Appellant, however, in a carefully prepared brief, refers us to many cases which more or less appear to support its contention. Among the many authorities cited, reference is made to Huddy on Automobiles (5th Ed.) § 877, and Berry on Automobiles (3d Ed.) § 1329, all of which authorities uphold the mechanic's lien as against the owner of the car. Huddy cites the following cases which we will briefly review, making special reference to the statutes by which the cases are controlled:
Weber Implement & Automobile Co. v. Pearson, 132 Ark. 101, 200 S.W. 273, L.R.A. 1918D, 327, was a case in which an automobile was sold on condition--the vendor retaining title until the purchase price was paid. The case involved priority of liens as between the vendor and the repairman who repaired the car at the request of the conditional vendee. The statute relied on by the repairman provided that blacksmiths and wheelwrights who perform work or labor for any person, if unpaid for, the same shall have an absolute lien on the product of their labor on the property described and for all material used in making the repairs. Nothing whatever is said as to the owner or person ordering the repairs.

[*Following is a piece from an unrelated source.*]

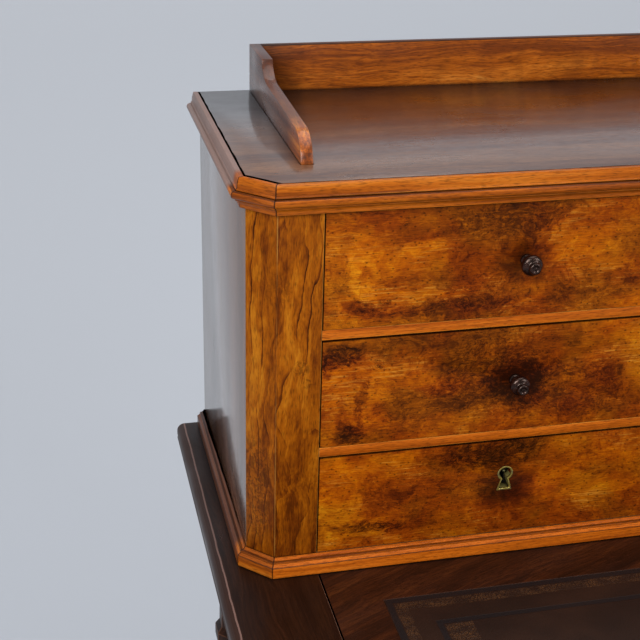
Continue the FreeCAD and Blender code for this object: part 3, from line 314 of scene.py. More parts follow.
# Writing slide: a walnut board with two stops below it, which slides out between the cheeks.
# It is veneered with a redder, livelier walnut than the edges.


def painted_gap_shade(material, share):
    """The painted shade of a gap between two boards, drawn where the share is one: black, with no polish
    and no shine.
    """
    tint(material, share, "040201")
    shader = material.node_tree.nodes["Principled BSDF"]
    for place in ("Coat Weight", "Specular IOR Level"):
        full = shader.inputs[place].default_value
        drive(material, place, add_node(material.node_tree, "MapRange", share, 0.0, 1.0, full, 0.0))


slide_tones = ("1a0b05", "2a1309", "391a0b", "4a250f")
slide_walnut = walnut("figured_dark_walnut_veneer", slide_tones, 30, "3c2010", 0.8, 0.38, 0.15)
# Where it slides against the cheeks its edges are painted black: painted shade in the gap between them.
add = partial(add_node, slide_walnut.node_tree)
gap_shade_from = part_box("writing_slide")[1].x - 0.0009
aside = add("Math", add("SeparateXYZ", add("TexCoord", output="Object")), operation="ABSOLUTE")
painted_gap_shade(slide_walnut, add("Math", aside, gap_shade_from, operation="GREATER_THAN"))
worked("writing_slide", slide_walnut, board=15.0, arris=0.0005)

# Writing leather: one skin of thin calf, dyed near black-brown and let in flush with the board.
# The bookbinder's lines are pressed in blind and the roll between them is gilt, now mostly worn away.

leather_low, leather_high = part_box("slide_leather")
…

Davenport v. Grundy Motor Sales Co., 28 Cal.App. 409, 152 P. 932, was also a conditional sales case of an automobile in which the vendor retained title until payment of the purchase price. The conditional vendee left the car with the defendant for repairs, and, his repairs having been made and not paid for, defendant retained the car, claiming a lien thereon as security for the amount due for repairs. Plaintiff sued in claim and delivery. The question involved was priority of liens. The California statute controlling the case provides that--
"A person who makes, alters or repairs any article of personal property, at the request of the owner, or legal possessor of the property, has a lien on the same for his reasonable charges," etc. (Italics supplied.)